En el tropiezo electoral ha quedado dañada la operación Sumar. Las operaciones políticas suelen ser muy difíciles y ninguna ha salido del todo bien. Si además quieres estar a la vez con tirios y troyanos, tienes dos bandas contra las que luchar, lo que fatiga mucho. Gusta el tonillo moderado y omnicomprensivo, pero también agrada que aclare algo y no lo deje para después.
Y en toda esta historia ha quedado dañado el término ‘progresista’. Es lamentable e injusto, solo admisible si se da por buena la autoadjudicación del concepto. ¿Se les puede aplicar a disposiciones sectarias, demagógicas o populistas que están más bien en las antípodas de lo que solía considerarse progresista? Tampoco entra la apelación constante a la derecha-ultraderecha como único argumento político y justificación. Como si el progresismo no tuviese otra referencia que sus maximalismos ideológicos y pudiese operar al margen de la realidad.

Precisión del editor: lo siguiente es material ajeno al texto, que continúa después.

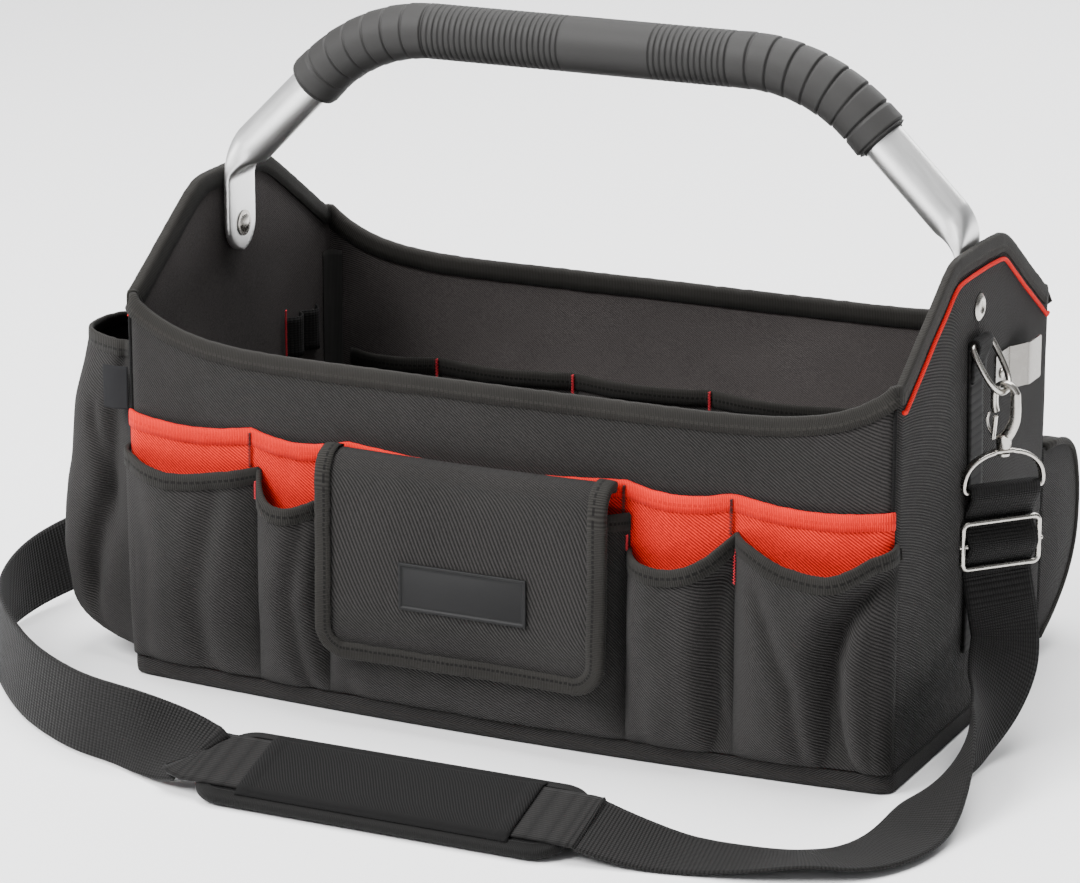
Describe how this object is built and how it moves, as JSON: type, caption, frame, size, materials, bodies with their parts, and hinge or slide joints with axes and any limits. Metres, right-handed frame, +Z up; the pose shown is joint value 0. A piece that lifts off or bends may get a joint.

O en función de sus apelaciones morales, como si la ética fuera un monopolio progresista. A veces la política española de la última época se ha parecido a una clase de catequesis de las de antes, todo el rato el bien contra el mal. La doctrina ha cambiado, pero no el rigor, con la desventaja de que el castigo te cae ahora aquí en la Tierra (en la forma de desautorización colectiva si no opinas políticamente correcto) y no en un futuro más o menos lejano.
¿Tendrá esto arreglo en los dos meses preelectorales que nos vienen? Resulta improbable por varias razones. Lo apreció Bárbara Tuckman: los gobernantes, por lo común, toman decisiones obstinadamente erróneas movidos por prejuicios o por el orgullo de no dar el brazo a torcer. Vamos, que se aferran a lo que hicieron en sus principios. Es lo que cabe esperar en una política ayuna de autocrítica. Tampoco de los partidos concernidos cabe esperar gran cosa. Lo explicó Canetti: las masas, una vez formadas, permanecen juntas incluso cuando atisban el final. Máxime en este caso, en el que las reformas internas del socialismo consagraron el hiperliderazgo sin apenas espacio para la crítica y ninguno para la oposición interna. Progresismo de la nueva ola.
Lo más probable es la repetición del mismo argumentario: ‘que viene el lobo’ (ultraderecha). Las mismas causas provocan los mismos efectos, pero esto no da más de sí.